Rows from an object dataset
◇ ◇ ◇

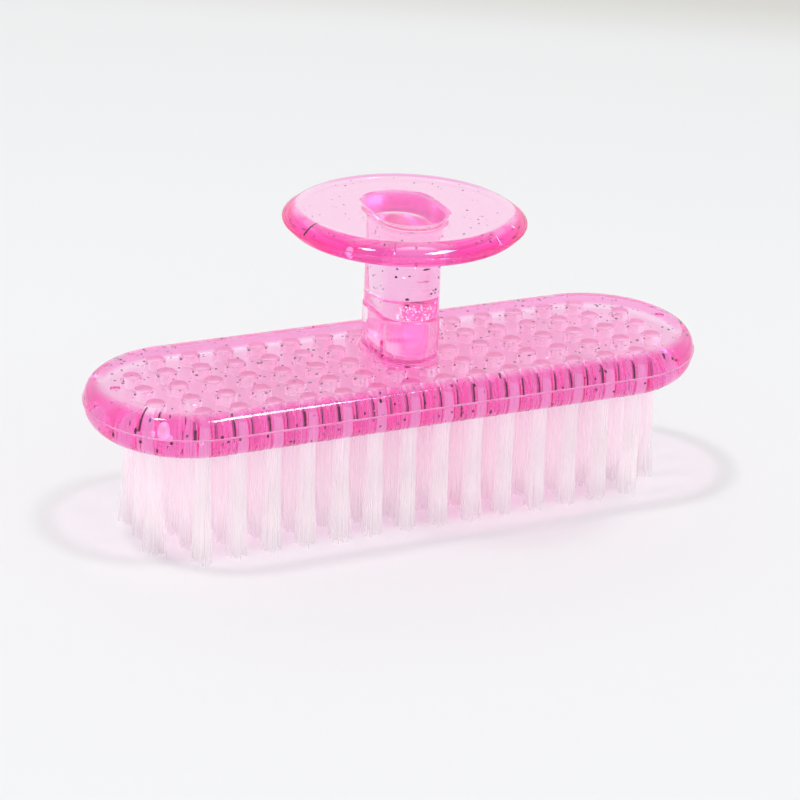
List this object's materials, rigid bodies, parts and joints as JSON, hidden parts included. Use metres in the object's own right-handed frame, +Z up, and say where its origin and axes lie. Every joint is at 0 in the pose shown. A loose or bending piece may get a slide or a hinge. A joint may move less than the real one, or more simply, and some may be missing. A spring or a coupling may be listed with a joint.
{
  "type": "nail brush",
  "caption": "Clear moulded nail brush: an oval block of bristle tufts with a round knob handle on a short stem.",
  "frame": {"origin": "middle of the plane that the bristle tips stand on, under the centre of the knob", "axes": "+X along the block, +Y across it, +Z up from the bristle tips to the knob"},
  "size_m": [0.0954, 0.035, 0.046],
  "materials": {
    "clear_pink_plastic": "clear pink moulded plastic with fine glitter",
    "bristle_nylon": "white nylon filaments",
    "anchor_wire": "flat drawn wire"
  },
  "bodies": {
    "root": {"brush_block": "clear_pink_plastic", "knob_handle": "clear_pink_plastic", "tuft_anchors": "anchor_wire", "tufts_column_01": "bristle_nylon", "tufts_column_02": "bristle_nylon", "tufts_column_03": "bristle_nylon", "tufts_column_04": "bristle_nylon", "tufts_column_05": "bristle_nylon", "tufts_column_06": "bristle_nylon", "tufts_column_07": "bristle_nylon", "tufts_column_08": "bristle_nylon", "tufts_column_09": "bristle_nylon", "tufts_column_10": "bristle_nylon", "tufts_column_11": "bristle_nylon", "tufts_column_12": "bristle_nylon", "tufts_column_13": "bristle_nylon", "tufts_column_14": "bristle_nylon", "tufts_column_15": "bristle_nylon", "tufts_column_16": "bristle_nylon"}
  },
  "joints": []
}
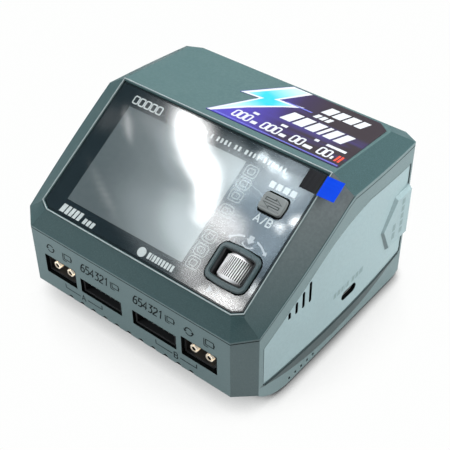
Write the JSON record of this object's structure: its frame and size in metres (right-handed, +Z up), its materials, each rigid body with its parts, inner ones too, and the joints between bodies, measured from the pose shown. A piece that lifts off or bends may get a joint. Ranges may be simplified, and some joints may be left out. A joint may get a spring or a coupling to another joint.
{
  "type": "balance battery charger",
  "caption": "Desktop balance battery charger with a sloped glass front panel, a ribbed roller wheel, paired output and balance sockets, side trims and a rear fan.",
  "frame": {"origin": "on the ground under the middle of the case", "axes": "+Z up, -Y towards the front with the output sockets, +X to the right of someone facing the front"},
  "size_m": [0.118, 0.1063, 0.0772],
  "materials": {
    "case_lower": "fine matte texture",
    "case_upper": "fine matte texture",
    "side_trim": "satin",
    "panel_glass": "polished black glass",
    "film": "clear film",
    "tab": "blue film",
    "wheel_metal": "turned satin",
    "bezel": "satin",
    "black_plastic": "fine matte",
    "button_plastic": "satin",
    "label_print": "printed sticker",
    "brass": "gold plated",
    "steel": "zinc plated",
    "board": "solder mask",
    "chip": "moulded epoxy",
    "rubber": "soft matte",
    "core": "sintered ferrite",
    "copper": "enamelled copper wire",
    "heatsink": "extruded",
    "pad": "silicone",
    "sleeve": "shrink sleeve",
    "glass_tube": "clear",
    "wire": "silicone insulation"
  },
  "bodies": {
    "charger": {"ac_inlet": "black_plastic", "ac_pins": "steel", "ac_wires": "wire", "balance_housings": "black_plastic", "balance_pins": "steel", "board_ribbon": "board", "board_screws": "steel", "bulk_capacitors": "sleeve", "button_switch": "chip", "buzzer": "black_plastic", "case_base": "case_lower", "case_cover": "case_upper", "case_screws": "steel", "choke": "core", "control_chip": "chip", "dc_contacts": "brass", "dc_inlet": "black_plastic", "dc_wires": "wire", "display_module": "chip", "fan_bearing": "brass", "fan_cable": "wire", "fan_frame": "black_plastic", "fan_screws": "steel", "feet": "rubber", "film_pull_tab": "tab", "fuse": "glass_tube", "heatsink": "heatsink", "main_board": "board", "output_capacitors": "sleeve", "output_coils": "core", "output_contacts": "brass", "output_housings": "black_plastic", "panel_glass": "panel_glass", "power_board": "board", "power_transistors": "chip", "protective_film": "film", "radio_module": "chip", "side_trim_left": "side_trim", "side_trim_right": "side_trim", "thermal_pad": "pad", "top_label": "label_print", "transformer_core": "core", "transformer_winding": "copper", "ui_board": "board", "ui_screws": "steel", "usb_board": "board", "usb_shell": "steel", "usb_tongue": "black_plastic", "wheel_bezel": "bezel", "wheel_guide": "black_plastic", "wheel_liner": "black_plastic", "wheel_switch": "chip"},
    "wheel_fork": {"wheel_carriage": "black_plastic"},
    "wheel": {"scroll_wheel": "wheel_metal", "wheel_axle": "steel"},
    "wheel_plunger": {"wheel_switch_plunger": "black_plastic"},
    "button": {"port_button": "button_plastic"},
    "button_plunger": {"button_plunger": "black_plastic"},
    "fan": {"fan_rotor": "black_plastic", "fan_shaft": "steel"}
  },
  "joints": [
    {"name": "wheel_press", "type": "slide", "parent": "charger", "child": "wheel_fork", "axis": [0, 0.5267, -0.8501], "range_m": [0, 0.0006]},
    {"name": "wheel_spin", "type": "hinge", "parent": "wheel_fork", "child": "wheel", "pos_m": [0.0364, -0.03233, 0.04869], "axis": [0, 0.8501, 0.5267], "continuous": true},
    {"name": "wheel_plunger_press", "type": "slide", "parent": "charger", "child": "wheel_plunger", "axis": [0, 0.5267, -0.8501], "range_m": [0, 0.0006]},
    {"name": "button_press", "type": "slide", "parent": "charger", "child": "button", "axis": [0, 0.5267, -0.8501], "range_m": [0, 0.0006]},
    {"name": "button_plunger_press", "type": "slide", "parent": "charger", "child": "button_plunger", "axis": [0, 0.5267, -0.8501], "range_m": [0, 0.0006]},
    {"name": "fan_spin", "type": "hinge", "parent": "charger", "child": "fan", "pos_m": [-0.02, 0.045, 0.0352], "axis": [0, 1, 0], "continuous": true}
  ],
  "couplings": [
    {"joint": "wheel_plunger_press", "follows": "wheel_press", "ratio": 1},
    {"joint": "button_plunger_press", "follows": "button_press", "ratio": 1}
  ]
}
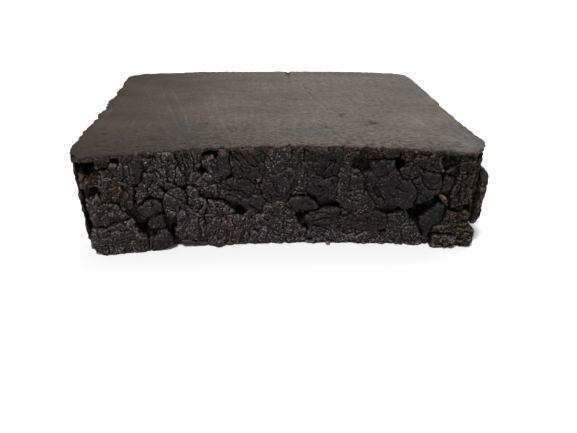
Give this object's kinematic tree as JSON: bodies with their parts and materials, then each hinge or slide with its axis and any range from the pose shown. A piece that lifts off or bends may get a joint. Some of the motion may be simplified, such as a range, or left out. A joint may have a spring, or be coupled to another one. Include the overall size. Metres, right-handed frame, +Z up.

◇ ◇ ◇

*PROBLEM DETAILS*
All the data must be duplicated exactly, with nothing added or removed.

*RESPONSE TO THE EXERCISE*
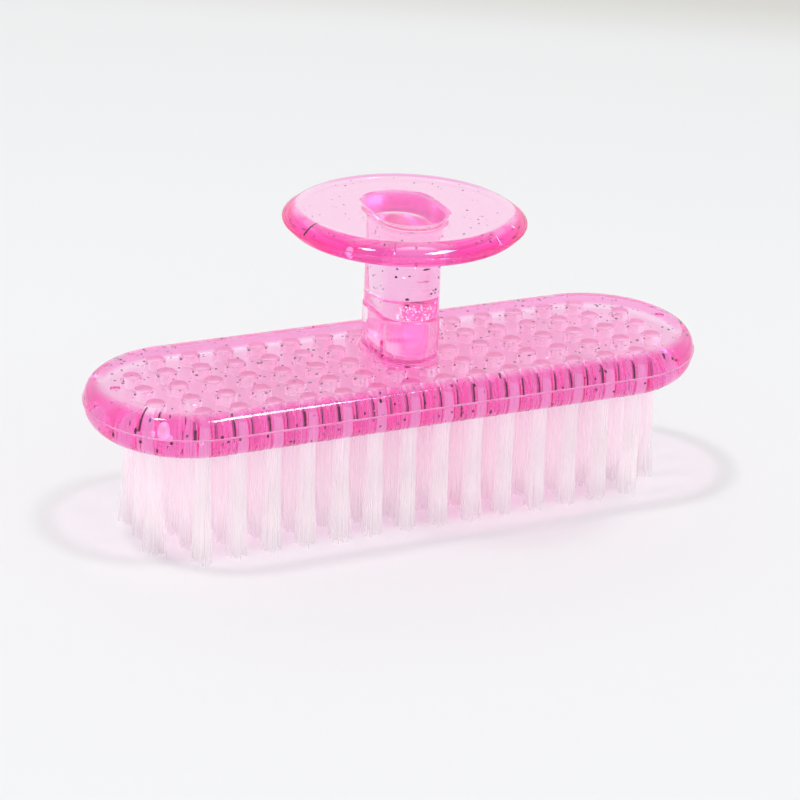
List this object's materials, rigid bodies, parts and joints as JSON, hidden parts included. Use metres in the object's own right-handed frame, +Z up, and say where its origin and axes lie. Every joint is at 0 in the pose shown. A loose or bending piece may get a slide or a hinge. A joint may move less than the real one, or more simply, and some may be missing. A spring or a coupling may be listed with a joint.
{
  "type": "nail brush",
  "caption": "Clear moulded nail brush: an oval block of bristle tufts with a round knob handle on a short stem.",
  "frame": {"origin": "middle of the plane that the bristle tips stand on, under the centre of the knob", "axes": "+X along the block, +Y across it, +Z up from the bristle tips to the knob"},
  "size_m": [0.0954, 0.035, 0.046],
  "materials": {
    "clear_pink_plastic": "clear pink moulded plastic with fine glitter",
    "bristle_nylon": "white nylon filaments",
    "anchor_wire": "flat drawn wire"
  },
  "bodies": {
    "root": {"brush_block": "clear_pink_plastic", "knob_handle": "clear_pink_plastic", "tuft_anchors": "anchor_wire", "tufts_column_01": "bristle_nylon", "tufts_column_02": "bristle_nylon", "tufts_column_03": "bristle_nylon", "tufts_column_04": "bristle_nylon", "tufts_column_05": "bristle_nylon", "tufts_column_06": "bristle_nylon", "tufts_column_07": "bristle_nylon", "tufts_column_08": "bristle_nylon", "tufts_column_09": "bristle_nylon", "tufts_column_10": "bristle_nylon", "tufts_column_11": "bristle_nylon", "tufts_column_12": "bristle_nylon", "tufts_column_13": "bristle_nylon", "tufts_column_14": "bristle_nylon", "tufts_column_15": "bristle_nylon", "tufts_column_16": "bristle_nylon"}
  },
  "joints": []
}
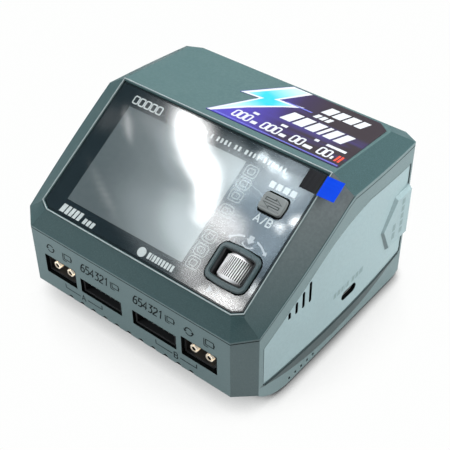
Write the JSON record of this object's structure: its frame and size in metres (right-handed, +Z up), its materials, each rigid body with its parts, inner ones too, and the joints between bodies, measured from the pose shown. A piece that lifts off or bends may get a joint. Ranges may be simplified, and some joints may be left out. A joint may get a spring or a coupling to another joint.
{
  "type": "balance battery charger",
  "caption": "Desktop balance battery charger with a sloped glass front panel, a ribbed roller wheel, paired output and balance sockets, side trims and a rear fan.",
  "frame": {"origin": "on the ground under the middle of the case", "axes": "+Z up, -Y towards the front with the output sockets, +X to the right of someone facing the front"},
  "size_m": [0.118, 0.1063, 0.0772],
  "materials": {
    "case_lower": "fine matte texture",
    "case_upper": "fine matte texture",
    "side_trim": "satin",
    "panel_glass": "polished black glass",
    "film": "clear film",
    "tab": "blue film",
    "wheel_metal": "turned satin",
    "bezel": "satin",
    "black_plastic": "fine matte",
    "button_plastic": "satin",
    "label_print": "printed sticker",
    "brass": "gold plated",
    "steel": "zinc plated",
    "board": "solder mask",
    "chip": "moulded epoxy",
    "rubber": "soft matte",
    "core": "sintered ferrite",
    "copper": "enamelled copper wire",
    "heatsink": "extruded",
    "pad": "silicone",
    "sleeve": "shrink sleeve",
    "glass_tube": "clear",
    "wire": "silicone insulation"
  },
  "bodies": {
    "charger": {"ac_inlet": "black_plastic", "ac_pins": "steel", "ac_wires": "wire", "balance_housings": "black_plastic", "balance_pins": "steel", "board_ribbon": "board", "board_screws": "steel", "bulk_capacitors": "sleeve", "button_switch": "chip", "buzzer": "black_plastic", "case_base": "case_lower", "case_cover": "case_upper", "case_screws": "steel", "choke": "core", "control_chip": "chip", "dc_contacts": "brass", "dc_inlet": "black_plastic", "dc_wires": "wire", "display_module": "chip", "fan_bearing": "brass", "fan_cable": "wire", "fan_frame": "black_plastic", "fan_screws": "steel", "feet": "rubber", "film_pull_tab": "tab", "fuse": "glass_tube", "heatsink": "heatsink", "main_board": "board", "output_capacitors": "sleeve", "output_coils": "core", "output_contacts": "brass", "output_housings": "black_plastic", "panel_glass": "panel_glass", "power_board": "board", "power_transistors": "chip", "protective_film": "film", "radio_module": "chip", "side_trim_left": "side_trim", "side_trim_right": "side_trim", "thermal_pad": "pad", "top_label": "label_print", "transformer_core": "core", "transformer_winding": "copper", "ui_board": "board", "ui_screws": "steel", "usb_board": "board", "usb_shell": "steel", "usb_tongue": "black_plastic", "wheel_bezel": "bezel", "wheel_guide": "black_plastic", "wheel_liner": "black_plastic", "wheel_switch": "chip"},
    "wheel_fork": {"wheel_carriage": "black_plastic"},
    "wheel": {"scroll_wheel": "wheel_metal", "wheel_axle": "steel"},
    "wheel_plunger": {"wheel_switch_plunger": "black_plastic"},
    "button": {"port_button": "button_plastic"},
    "button_plunger": {"button_plunger": "black_plastic"},
    "fan": {"fan_rotor": "black_plastic", "fan_shaft": "steel"}
  },
  "joints": [
    {"name": "wheel_press", "type": "slide", "parent": "charger", "child": "wheel_fork", "axis": [0, 0.5267, -0.8501], "range_m": [0, 0.0006]},
    {"name": "wheel_spin", "type": "hinge", "parent": "wheel_fork", "child": "wheel", "pos_m": [0.0364, -0.03233, 0.04869], "axis": [0, 0.8501, 0.5267], "continuous": true},
    {"name": "wheel_plunger_press", "type": "slide", "parent": "charger", "child": "wheel_plunger", "axis": [0, 0.5267, -0.8501], "range_m": [0, 0.0006]},
    {"name": "button_press", "type": "slide", "parent": "charger", "child": "button", "axis": [0, 0.5267, -0.8501], "range_m": [0, 0.0006]},
    {"name": "button_plunger_press", "type": "slide", "parent": "charger", "child": "button_plunger", "axis": [0, 0.5267, -0.8501], "range_m": [0, 0.0006]},
    {"name": "fan_spin", "type": "hinge", "parent": "charger", "child": "fan", "pos_m": [-0.02, 0.045, 0.0352], "axis": [0, 1, 0], "continuous": true}
  ],
  "couplings": [
    {"joint": "wheel_plunger_press", "follows": "wheel_press", "ratio": 1},
    {"joint": "button_plunger_press", "follows": "button_press", "ratio": 1}
  ]
}
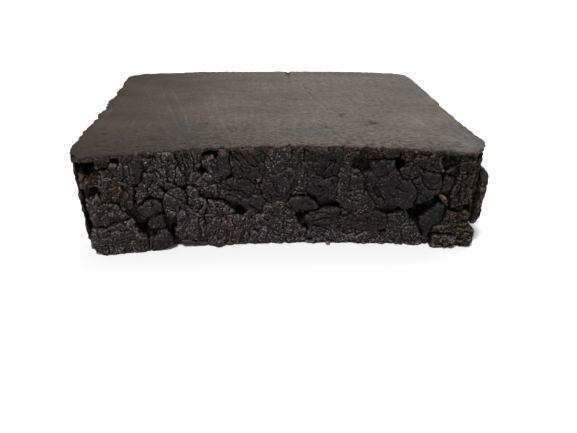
Give this object's kinematic tree as JSON: bodies with their parts and materials, then each hinge or slide with its axis and any range from the pose shown. A piece that lifts off or bends may get a joint. Some of the motion may be simplified, such as a range, or left out. A joint may have a spring, or be coupled to another one. Include the overall size. Metres, right-handed frame, +Z up.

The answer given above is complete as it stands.